1. My Hairdresser Is In Mourning
Two weeks of diving every day in salt water under a tropical sun made my hair feel like straw and somehow, I always manage to get my hair in knots and tangles on every boat ride and every dive. On one dive, it got so tangled into the back of my mask, we had to find a scissors and hack it off. This doesn't bother me at all although I admit I have these bizarre layers in my now straw-like hair so, when I went back to the States, I went in to get a haircut and fix it. My hairdresser combed out my hair and just stared and stared. He murmered, “Oh. Oh. Oh no.” And looked like he wanted to cry. I found myself in the ironic position of being the one comforting him, telling him, “Hey, don’t worry! I will just deep condition it; it’s ok. Hey, don't cry. Want to see a picture of my dive buddy being attacked by a goldfish? Please don't cry.”

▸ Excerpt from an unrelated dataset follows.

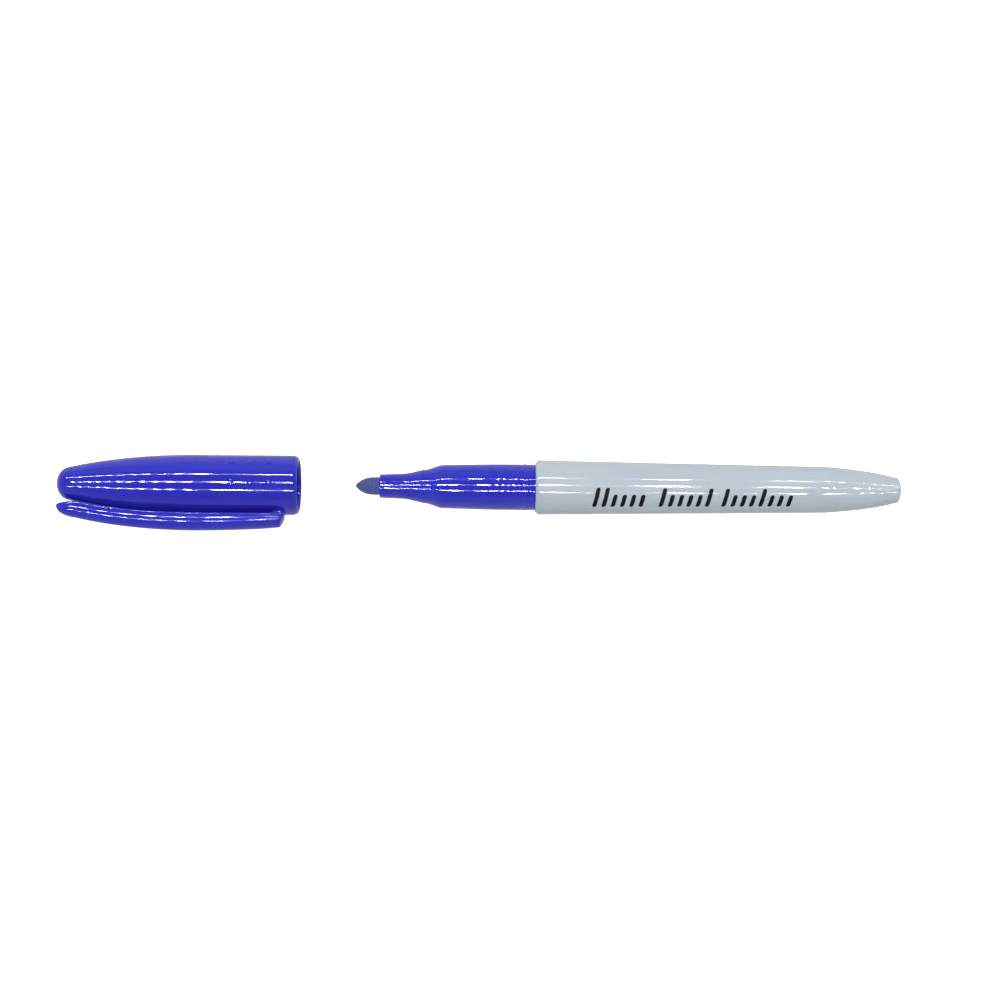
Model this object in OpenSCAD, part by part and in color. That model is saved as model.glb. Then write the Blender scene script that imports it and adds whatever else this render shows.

2. My Aesthetician Is In Mourning or Else I'm Pregnant
Let's not start rumors. I am not pregnant. I went in for a facial after the 20 hours of traveling (including the layover) back to the States. I thought it would be great to get a thorough cleansing on a professional level. The aesthetician took one look at me and nodded, asking knowingly, "Are you pregnant?" Shocked, I was wondering if maybe I seriously over-ate on the way home. Aloud, I said, "Ummm...no...why?" She was like, "All the hyper pigmentation on your face! I thought it was due to pregnancy." Huh. And I just thought I had a tan!